If you have a TSP, and especially if you are at or near retirement, I recommend reading this article from the August 17th edition of The Washington Post headlined: “As brokers urge IRA rollovers, ex-workers ditch their low-fee federal retirement plan”. There’s good information here about the financial benefits of the plan, especially its low management costs, which contribute to returns on the accounts. There are also some solid cautions about the risks of switching out of the plan.

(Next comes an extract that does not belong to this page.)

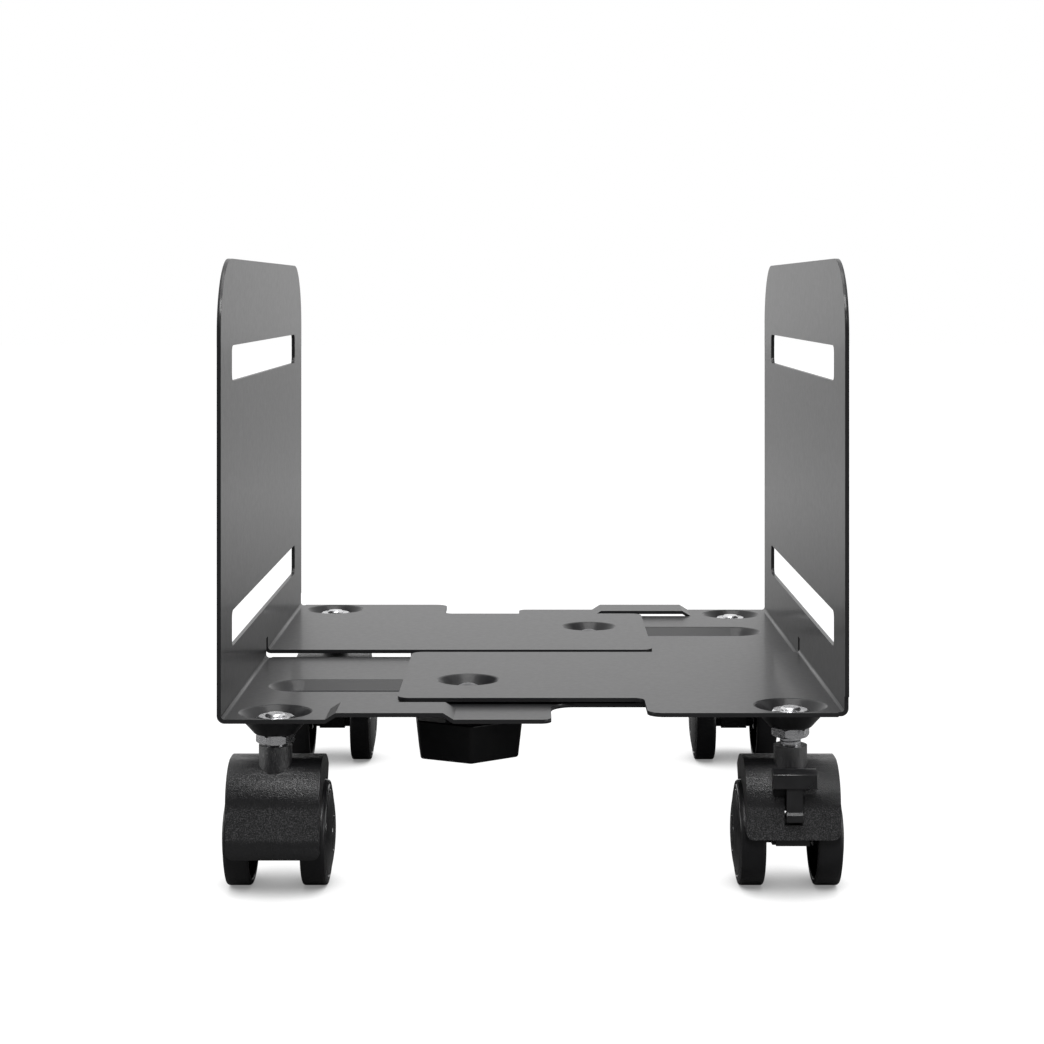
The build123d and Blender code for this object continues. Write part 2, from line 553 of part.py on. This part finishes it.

Of course, it’s up to you and your financial advisor to determine if rolling a TSP over to an IRA is right for you. It may well be. But the author points out how some financial institutions downplay the comparative effect of fees in non-TSP accounts. I also appreciate the point made in the article that the TSP offers relatively few investment options compared to what you can get in the broader market. I know from my own experience and my conversations with clients that it can be tempting to take what feels like a more “sophisticated” approach to investing. Nobody wants to feel guilty of taking the easy way out. Whatever you do needs to be carefully tailored to accomplish your specific objectives.
I’m always happy to talk to you about any of the factors at play in your estate plan. If you don’t have a financial advisor, I can recommend one of the professionals who regularly work with my clients. If you need help or have questions, please contact me at email@example.com or (240) 778-2330.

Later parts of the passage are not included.